Contributed by
the city of Auburn

The Auburn Public Library is pleased to host a lecture series by the Osher Lifelong Learning Institute (OLLI). All programs are free and open to the public. All lectures begin at 2 p.m.

July 14, “Buying French in Alabama” – Dr. Donna Bohanan will talk about the appeal of French design and decorative goods among Alabama consumers of the early 19th century. Bohanan is professor emerita in the History Department at Auburn University. She is a specialist in the history of early modern Europe, and her research focuses on France during the 17th century. Her book, “Fashion beyond Versailles: Consumption and Design in Seventeenth-Century France,” looks at the consumption of household and decorative goods in a distant province of France.

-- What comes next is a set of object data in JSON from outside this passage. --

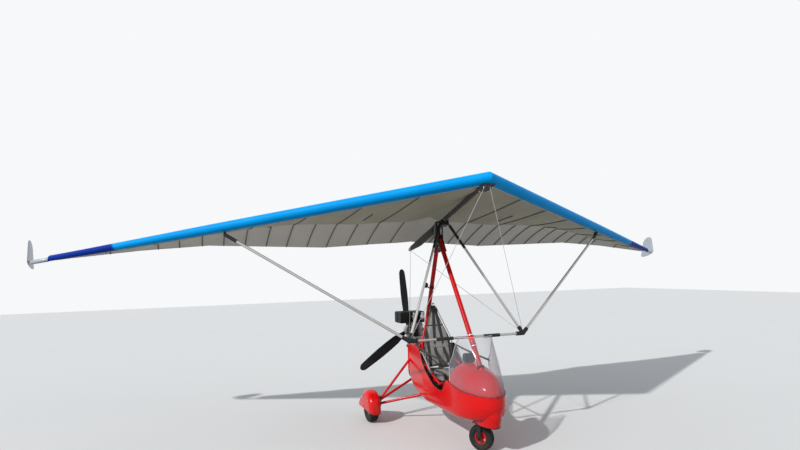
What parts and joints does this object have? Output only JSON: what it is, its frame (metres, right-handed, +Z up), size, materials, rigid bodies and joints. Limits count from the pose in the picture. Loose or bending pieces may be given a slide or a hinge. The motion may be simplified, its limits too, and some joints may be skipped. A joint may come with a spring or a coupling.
{
  "type": "microlight aircraft",
  "caption": "Strutted weight-shift microlight: a three-wheeled trike with a moulded pod, pusher propeller and a hinged flexible wing with upright tip fins.",
  "frame": {"origin": "on the ground, below the middle of the whole model's box as it parks", "axes": "+Z up, the nose points to -Y, the port side is +X"},
  "size_m": [9.5066, 3.0844, 2.8751],
  "materials": {
    "frame_red": "gloss paint",
    "black_metal": "powder coated",
    "joint_ring": "polished",
    "pod_red": "gloss moulded shell",
    "screen": "clear moulded sheet",
    "panel_black": "textured",
    "seat_cloth": "woven cover with dark piping",
    "tank": "translucent moulding",
    "engine_metal": "cast",
    "blade": "moulded composite",
    "hub_metal": "machined",
    "tyre": "ribbed rubber",
    "rim": "gloss paint",
    "wing_tube": "anodised, satin",
    "sail_white": "sailcloth",
    "sail_blue": "sailcloth",
    "tip": "moulded",
    "dark_cover": "sailcloth",
    "grip": "foam rubber",
    "fitting_black": "moulded",
    "stay": "stranded"
  },
  "bodies": {
    "trike": {"keel_beam": "frame_red", "mast": "frame_red", "mast_head": "black_metal", "front_tube": "frame_red", "front_tube_sleeve": "joint_ring", "steering_head": "frame_red", "pod_tub": "pod_red", "pod_chin": "pod_red", "windscreen": "screen", "dash_cowl": "pod_red", "instrument_panel": "panel_black", "seat_frame": "frame_red", "seat_base": "seat_cloth", "seat_back": "seat_cloth", "fuel_tank": "tank", "engine_mount": "black_metal", "crankcase": "engine_metal", "cylinders": "engine_metal", "airbox": "panel_black", "gearbox": "engine_metal", "gear_tubes_left": "frame_red", "gear_tubes_right": "frame_red", "hub_bracket_left": "black_metal", "hub_bracket_right": "black_metal", "spat_left": "pod_red", "spat_right": "pod_red"},
    "fork": {"nose_fork": "black_metal"},
    "nose_wheel": {"nose_tyre": "tyre", "nose_rim": "rim"},
    "wheel_left": {"main_tyre_left": "tyre", "main_rim_left": "rim"},
    "wheel_right": {"main_tyre_right": "tyre", "main_rim_right": "rim"},
    "propeller": {"propeller_hub": "hub_metal", "propeller_blades": "blade"},
    "hang": {"hang_block": "black_metal"},
    "wing": {"keel_tube": "wing_tube", "nose_plate": "wing_tube", "sail": "sail_white", "leading_edge_left": "sail_blue", "leading_edge_right": "sail_blue", "wing_tip_left": "tip", "wing_tip_right": "tip", "keel_pocket": "dark_cover", "apex_bracket": "wing_tube", "upright_left": "wing_tube", "upright_right": "wing_tube", "base_bar": "wing_tube", "bar_grips": "grip", "corner_fittings": "fitting_black", "strut_left": "wing_tube", "strut_right": "wing_tube", "strut_cuffs": "fitting_black", "stay_wires": "stay"}
  },
  "joints": [
    {"name": "steering", "type": "hinge", "parent": "trike", "child": "fork", "pos_m": [0, -1.24216, 0.4], "axis": [0, 0, 1], "range_deg": [-75, 5]},
    {"name": "nose_wheel_spin", "type": "hinge", "parent": "fork", "child": "nose_wheel", "pos_m": [-0.02581, -1.2053, 0.136], "axis": [0.8192, 0.5736, 0], "continuous": true},
    {"name": "wheel_left_spin", "type": "hinge", "parent": "trike", "child": "wheel_left", "pos_m": [0.757, 0.36284, 0.185], "axis": [1, 0, 0], "continuous": true},
    {"name": "wheel_right_spin", "type": "hinge", "parent": "trike", "child": "wheel_right", "pos_m": [-0.757, 0.36284, 0.185], "axis": [1, 0, 0], "continuous": true},
    {"name": "propeller_spin", "type": "hinge", "parent": "trike", "child": "propeller", "pos_m": [0, 0.98284, 1.045], "axis": [0, 1, 0], "continuous": true},
    {"name": "wing_pitch", "type": "hinge", "parent": "trike", "child": "hang", "pos_m": [0, -0.19716, 2.306], "axis": [1, 0, 0], "range_deg": [0, 22]},
    {"name": "wing_roll", "type": "hinge", "parent": "hang", "child": "wing", "pos_m": [0, -0.16164, 2.44142], "axis": [0, 0.9673, -0.2538], "range_deg": [-20, 20]}
  ]
}
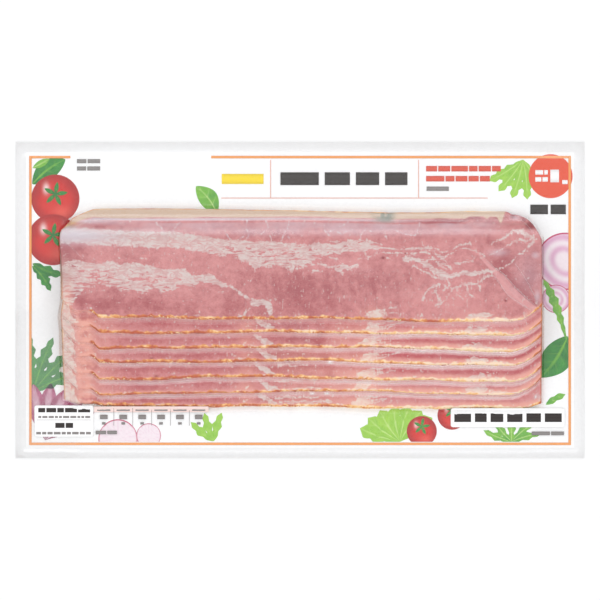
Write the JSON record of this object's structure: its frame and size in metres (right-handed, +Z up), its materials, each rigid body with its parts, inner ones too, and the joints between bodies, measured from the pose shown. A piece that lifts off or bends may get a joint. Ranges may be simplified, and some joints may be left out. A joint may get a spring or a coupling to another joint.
{
  "type": "bacon pack",
  "caption": "Flat vacuum pack of sliced bacon: long thin slices shingled on a printed backing web, under a clear film sealed to it all round. Lies on its back with the meat showing.",
  "frame": {"origin": "under the middle of the pack, on the surface it lies on", "axes": "+X along the slices to the right, +Y across the pack towards the slices' rind edge, +Z up out of the window"},
  "size_m": [0.25, 0.139, 0.0145],
  "materials": {
    "web": "white laminate film printed in flat colours",
    "slice": "raw smoked pork, moist, pink lean streaked with pale fat",
    "film": "clear glossy vacuum film drawn tight over the meat"
  },
  "bodies": {
    "root": {"backing_web": "web", "bacon_slice_1": "slice", "bacon_slice_2": "slice", "bacon_slice_3": "slice", "bacon_slice_4": "slice", "bacon_slice_5": "slice", "bacon_slice_6": "slice", "bacon_slice_7": "slice", "clear_film": "film"}
  },
  "joints": []
}
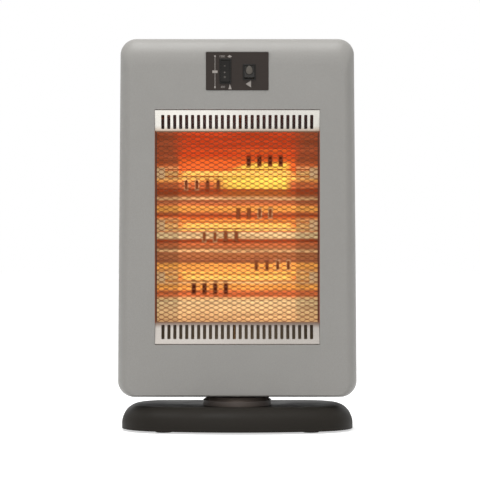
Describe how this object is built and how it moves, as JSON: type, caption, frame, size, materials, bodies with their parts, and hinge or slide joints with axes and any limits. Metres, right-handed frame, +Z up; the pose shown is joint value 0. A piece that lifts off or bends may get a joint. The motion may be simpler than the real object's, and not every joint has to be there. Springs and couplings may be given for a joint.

Aug. 18, “The Florentine Way of Death” – Dr. Anne Leader will present her award-winning research on burial customs in early Renaissance Florence, providing an overview of the memorial landscape of the city as Boccaccio and his contemporaries knew it. She will also discuss the ways in which Florentines reformed and renewed their interrupted memorial traditions. The COVID-19 pandemic has upended cherished burial rituals worldwide and has renewed interest in the pandemic of 1348 that killed upwards of 60% of Europe’s population. Fourteenth-century authors have become newly relevant as their vivid descriptions of the plague seem ripped from today’s headlines.

Leader is visiting fellow at the University of Virginia’s Institute for Advanced Technology in the Humanities where she is developing Digital Sepoltuario, an interactive website that chronicles the memorial landscape of medieval and Renaissance Florence. She holds a History-Art History B.A. from Emory University and earned her M.A. and PhD in the History of Art and Archaeology from the Institute of Fine Arts (NYU). She was Rush H. Kress Fellow at Villa I Tatti, the Harvard University Center for Italian Renaissance Studies, where she completed her monograph, “The Badia of Florence: Art and Observance in a Renaissance Monastery” (2012). More recently she edited and contributed to, “Memorializing the Middle Classes in Medieval and Renaissance Europe” (2018).